What this task involves: The listing below should be written out exactly; please include all of it.

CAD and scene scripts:
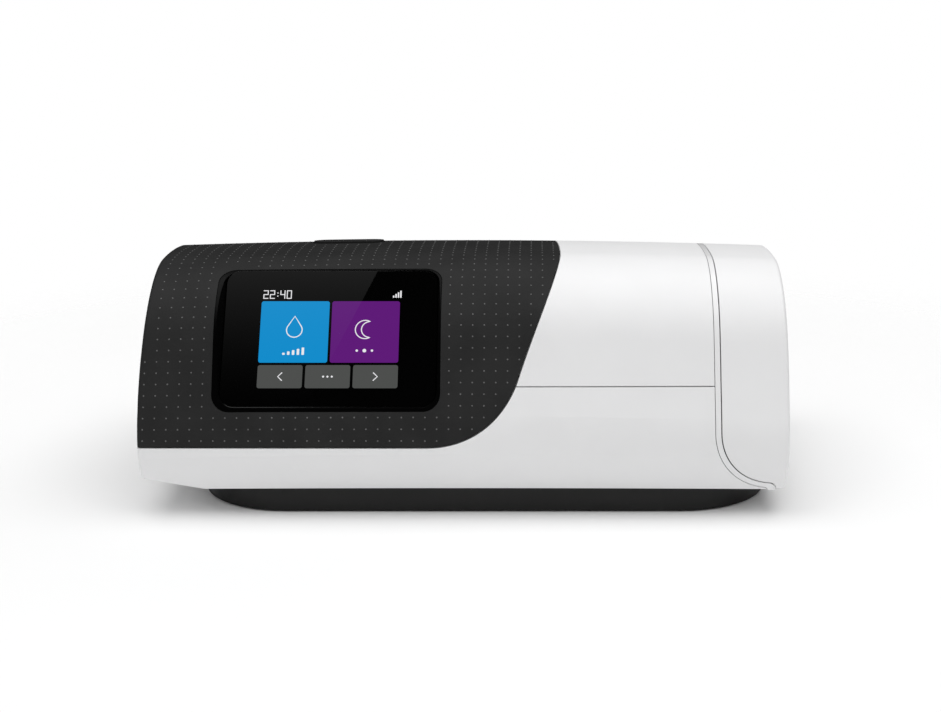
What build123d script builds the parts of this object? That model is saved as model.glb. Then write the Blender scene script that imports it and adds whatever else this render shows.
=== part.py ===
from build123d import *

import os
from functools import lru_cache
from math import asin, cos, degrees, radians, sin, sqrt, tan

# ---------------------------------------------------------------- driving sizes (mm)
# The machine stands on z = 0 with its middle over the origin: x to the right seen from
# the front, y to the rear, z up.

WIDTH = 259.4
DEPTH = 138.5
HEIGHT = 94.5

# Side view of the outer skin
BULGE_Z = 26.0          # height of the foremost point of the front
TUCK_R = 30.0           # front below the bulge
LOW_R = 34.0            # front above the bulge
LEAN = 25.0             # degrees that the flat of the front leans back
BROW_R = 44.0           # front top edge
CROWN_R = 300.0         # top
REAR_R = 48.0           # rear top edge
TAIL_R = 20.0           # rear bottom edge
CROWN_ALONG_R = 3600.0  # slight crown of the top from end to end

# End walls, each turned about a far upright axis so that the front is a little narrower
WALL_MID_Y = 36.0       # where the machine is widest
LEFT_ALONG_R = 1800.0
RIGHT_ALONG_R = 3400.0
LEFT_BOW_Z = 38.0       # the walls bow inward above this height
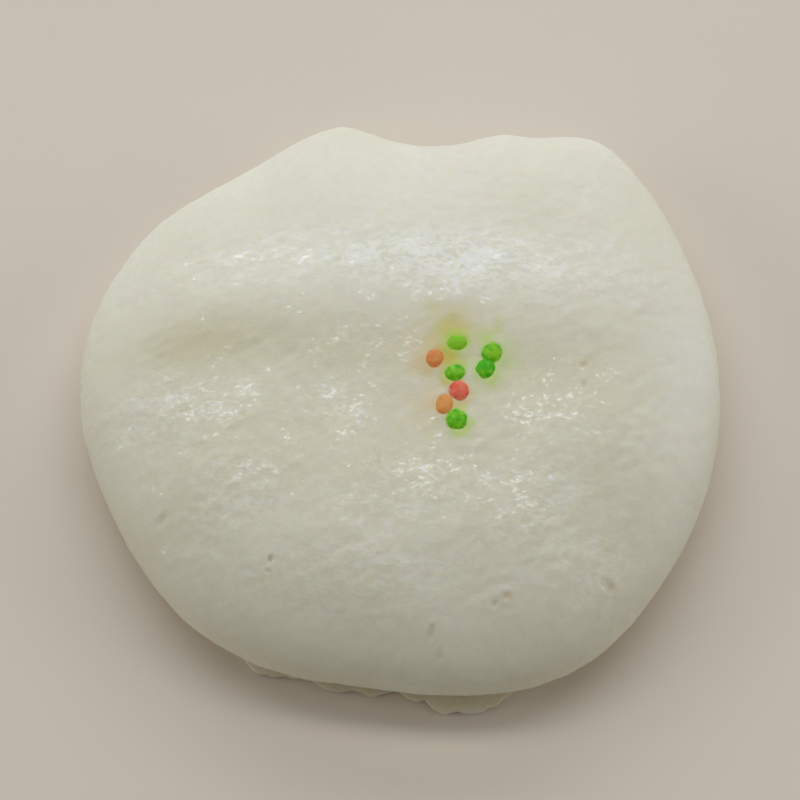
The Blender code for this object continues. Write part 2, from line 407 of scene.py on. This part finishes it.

Result for this task:
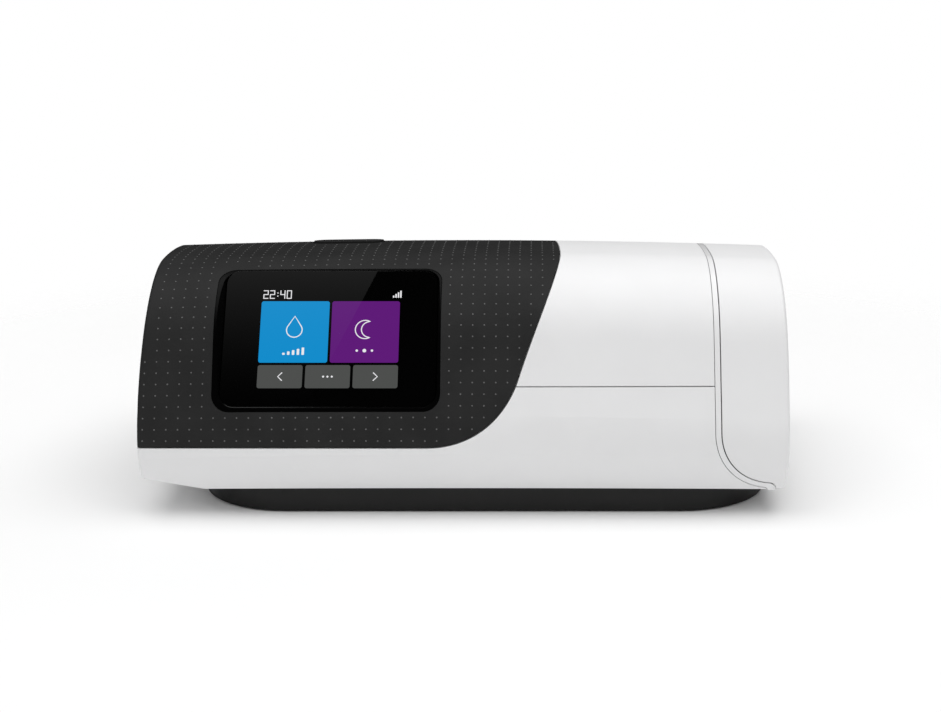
What build123d script builds the parts of this object? That model is saved as model.glb. Then write the Blender scene script that imports it and adds whatever else this render shows.
=== part.py ===
from build123d import *

import os
from functools import lru_cache
from math import asin, cos, degrees, radians, sin, sqrt, tan

# ---------------------------------------------------------------- driving sizes (mm)
# The machine stands on z = 0 with its middle over the origin: x to the right seen from
# the front, y to the rear, z up.

WIDTH = 259.4
DEPTH = 138.5
HEIGHT = 94.5

# Side view of the outer skin
BULGE_Z = 26.0          # height of the foremost point of the front
TUCK_R = 30.0           # front below the bulge
LOW_R = 34.0            # front above the bulge
LEAN = 25.0             # degrees that the flat of the front leans back
BROW_R = 44.0           # front top edge
CROWN_R = 300.0         # top
REAR_R = 48.0           # rear top edge
TAIL_R = 20.0           # rear bottom edge
CROWN_ALONG_R = 3600.0  # slight crown of the top from end to end

# End walls, each turned about a far upright axis so that the front is a little narrower
WALL_MID_Y = 36.0       # where the machine is widest
LEFT_ALONG_R = 1800.0
RIGHT_ALONG_R = 3400.0
LEFT_BOW_Z = 38.0       # the walls bow inward above this height
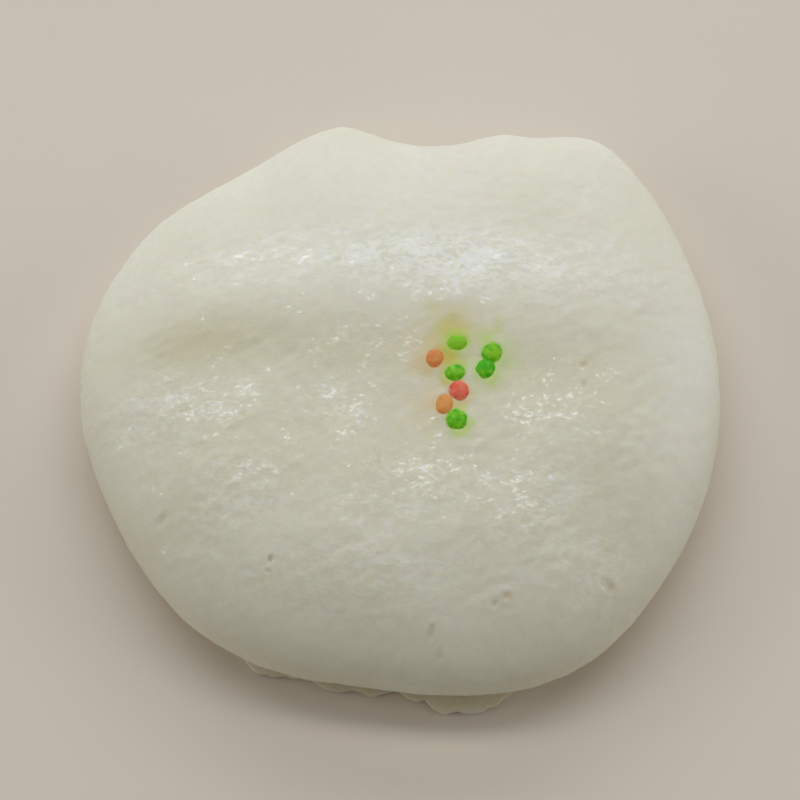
The Blender code for this object continues. Write part 2, from line 407 of scene.py on. This part finishes it.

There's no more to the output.